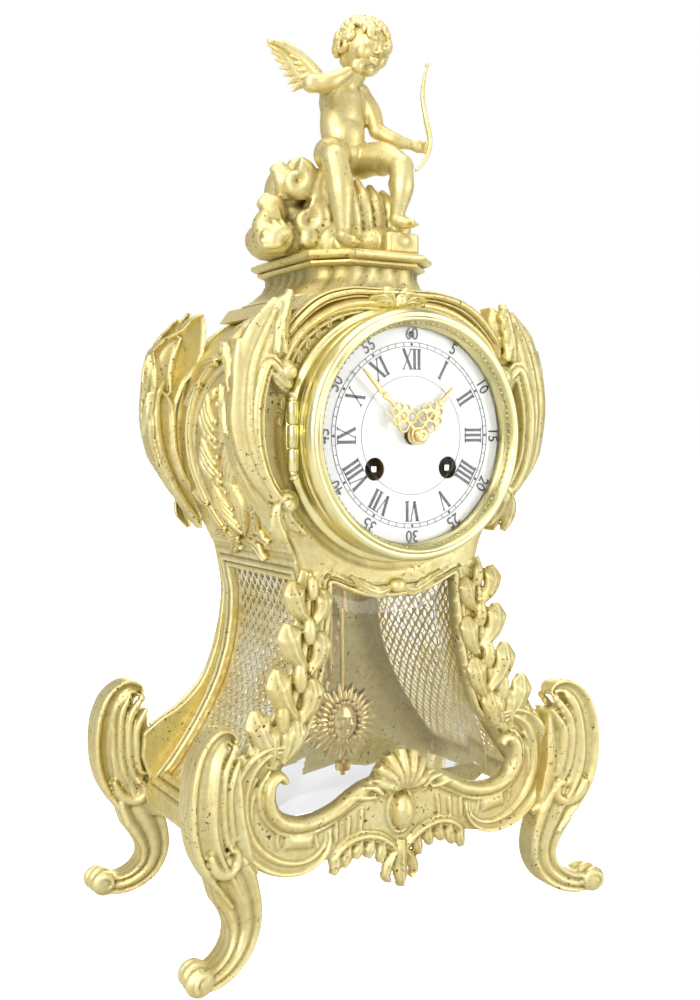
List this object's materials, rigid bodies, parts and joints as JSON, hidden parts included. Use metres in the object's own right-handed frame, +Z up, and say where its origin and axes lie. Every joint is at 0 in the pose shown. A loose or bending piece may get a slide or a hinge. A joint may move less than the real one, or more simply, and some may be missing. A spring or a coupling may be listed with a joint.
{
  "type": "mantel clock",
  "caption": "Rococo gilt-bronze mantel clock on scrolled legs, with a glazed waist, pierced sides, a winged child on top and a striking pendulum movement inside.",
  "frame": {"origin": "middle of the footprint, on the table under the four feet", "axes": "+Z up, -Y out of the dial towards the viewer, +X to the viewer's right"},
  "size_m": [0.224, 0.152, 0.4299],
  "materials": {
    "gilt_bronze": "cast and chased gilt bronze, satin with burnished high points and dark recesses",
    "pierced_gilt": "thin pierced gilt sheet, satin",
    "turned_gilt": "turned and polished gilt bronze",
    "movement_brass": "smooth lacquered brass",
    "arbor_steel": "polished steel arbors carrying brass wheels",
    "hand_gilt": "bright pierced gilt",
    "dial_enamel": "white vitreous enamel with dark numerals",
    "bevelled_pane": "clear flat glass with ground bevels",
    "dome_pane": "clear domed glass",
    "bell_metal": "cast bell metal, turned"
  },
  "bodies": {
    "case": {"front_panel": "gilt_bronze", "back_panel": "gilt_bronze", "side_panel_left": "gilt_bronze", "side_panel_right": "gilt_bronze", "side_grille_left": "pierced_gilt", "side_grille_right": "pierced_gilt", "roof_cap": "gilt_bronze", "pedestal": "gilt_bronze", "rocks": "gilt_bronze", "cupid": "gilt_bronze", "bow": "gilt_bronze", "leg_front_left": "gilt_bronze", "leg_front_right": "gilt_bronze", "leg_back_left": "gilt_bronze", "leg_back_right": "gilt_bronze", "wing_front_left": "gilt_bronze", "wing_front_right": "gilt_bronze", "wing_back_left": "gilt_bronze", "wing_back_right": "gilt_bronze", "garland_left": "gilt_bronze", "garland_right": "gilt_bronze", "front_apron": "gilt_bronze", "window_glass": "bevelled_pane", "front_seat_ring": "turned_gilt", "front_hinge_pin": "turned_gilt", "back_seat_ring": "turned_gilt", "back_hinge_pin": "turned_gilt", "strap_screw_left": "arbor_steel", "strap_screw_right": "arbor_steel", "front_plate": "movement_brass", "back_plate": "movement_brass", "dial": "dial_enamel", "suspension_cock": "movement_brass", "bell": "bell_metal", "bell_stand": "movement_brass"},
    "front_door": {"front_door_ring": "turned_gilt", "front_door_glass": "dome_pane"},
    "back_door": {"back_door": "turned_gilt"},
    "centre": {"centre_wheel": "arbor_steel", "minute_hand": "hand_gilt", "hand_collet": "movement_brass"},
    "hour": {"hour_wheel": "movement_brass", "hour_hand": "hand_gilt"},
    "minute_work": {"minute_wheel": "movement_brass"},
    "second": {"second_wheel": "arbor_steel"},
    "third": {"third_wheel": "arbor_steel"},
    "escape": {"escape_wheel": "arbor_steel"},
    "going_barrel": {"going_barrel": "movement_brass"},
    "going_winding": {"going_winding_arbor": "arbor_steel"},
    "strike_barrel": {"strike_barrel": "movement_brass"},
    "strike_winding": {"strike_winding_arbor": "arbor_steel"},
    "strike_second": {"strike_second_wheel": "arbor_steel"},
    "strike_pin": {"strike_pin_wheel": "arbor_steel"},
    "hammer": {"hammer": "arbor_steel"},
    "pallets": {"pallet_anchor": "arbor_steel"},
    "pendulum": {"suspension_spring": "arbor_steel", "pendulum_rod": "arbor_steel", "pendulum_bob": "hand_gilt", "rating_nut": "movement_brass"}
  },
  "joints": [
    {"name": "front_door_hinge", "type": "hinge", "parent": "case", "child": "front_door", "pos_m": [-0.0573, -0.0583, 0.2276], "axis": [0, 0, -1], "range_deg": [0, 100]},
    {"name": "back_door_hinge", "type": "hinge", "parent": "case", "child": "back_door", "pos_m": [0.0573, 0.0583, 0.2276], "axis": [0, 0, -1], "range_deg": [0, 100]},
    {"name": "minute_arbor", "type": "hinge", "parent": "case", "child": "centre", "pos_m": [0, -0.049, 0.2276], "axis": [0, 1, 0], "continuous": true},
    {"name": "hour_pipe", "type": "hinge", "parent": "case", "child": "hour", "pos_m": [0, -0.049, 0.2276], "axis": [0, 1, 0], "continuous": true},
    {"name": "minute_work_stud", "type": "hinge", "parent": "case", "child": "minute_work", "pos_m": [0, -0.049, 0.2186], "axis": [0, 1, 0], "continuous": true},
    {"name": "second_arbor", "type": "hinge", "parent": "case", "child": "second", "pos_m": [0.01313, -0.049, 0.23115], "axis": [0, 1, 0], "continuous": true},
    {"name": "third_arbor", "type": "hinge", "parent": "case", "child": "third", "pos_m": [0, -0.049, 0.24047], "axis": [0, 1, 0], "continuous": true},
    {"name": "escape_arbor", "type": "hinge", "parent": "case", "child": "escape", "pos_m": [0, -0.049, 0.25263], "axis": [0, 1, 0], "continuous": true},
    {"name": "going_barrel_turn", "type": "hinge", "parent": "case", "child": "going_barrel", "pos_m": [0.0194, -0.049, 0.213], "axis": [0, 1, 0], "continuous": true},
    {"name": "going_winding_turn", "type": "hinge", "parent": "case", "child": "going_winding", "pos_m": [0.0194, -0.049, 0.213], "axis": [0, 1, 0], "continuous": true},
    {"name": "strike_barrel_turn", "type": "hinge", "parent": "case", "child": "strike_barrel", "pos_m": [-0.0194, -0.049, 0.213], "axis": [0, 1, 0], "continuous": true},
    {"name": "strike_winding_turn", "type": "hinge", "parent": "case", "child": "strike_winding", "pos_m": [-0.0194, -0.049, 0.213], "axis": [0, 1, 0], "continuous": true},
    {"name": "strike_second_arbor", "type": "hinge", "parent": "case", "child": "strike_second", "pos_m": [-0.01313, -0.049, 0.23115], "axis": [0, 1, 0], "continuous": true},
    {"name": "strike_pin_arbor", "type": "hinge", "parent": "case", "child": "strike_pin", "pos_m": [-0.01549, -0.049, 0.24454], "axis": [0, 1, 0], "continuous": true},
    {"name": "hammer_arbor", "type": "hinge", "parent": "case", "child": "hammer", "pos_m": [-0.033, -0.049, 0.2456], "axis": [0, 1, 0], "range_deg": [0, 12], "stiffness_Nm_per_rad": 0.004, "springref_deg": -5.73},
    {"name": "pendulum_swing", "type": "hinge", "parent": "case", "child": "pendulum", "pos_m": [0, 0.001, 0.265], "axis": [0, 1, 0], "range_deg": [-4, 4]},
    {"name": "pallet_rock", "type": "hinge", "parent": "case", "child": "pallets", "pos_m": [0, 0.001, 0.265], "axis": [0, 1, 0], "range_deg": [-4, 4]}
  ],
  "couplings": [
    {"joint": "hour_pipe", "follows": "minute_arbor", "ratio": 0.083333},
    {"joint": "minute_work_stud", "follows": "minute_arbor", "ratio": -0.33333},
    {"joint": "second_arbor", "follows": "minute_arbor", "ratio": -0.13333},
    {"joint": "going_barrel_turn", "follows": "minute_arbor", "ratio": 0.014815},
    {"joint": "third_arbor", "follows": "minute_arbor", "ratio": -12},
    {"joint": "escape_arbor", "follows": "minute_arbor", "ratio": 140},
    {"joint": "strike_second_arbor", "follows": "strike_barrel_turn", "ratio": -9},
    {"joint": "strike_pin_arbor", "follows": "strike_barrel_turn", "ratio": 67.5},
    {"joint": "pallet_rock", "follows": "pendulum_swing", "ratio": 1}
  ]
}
-*-*-
_GIVEN EXERCISE_. Select all lines in the listing that include the word "axes".

_EXPECTED OUTPUT_.
List this object's materials, rigid bodies, parts and joints as JSON, hidden parts included. Use metres in the object's own right-handed frame, +Z up, and say where its origin and axes lie. Every joint is at 0 in the pose shown. A loose or bending piece may get a slide or a hinge. A joint may move less than the real one, or more simply, and some may be missing. A spring or a coupling may be listed with a joint.
  "frame": {"origin": "middle of the footprint, on the table under the four feet", "axes": "+Z up, -Y out of the dial towards the viewer, +X to the viewer's right"},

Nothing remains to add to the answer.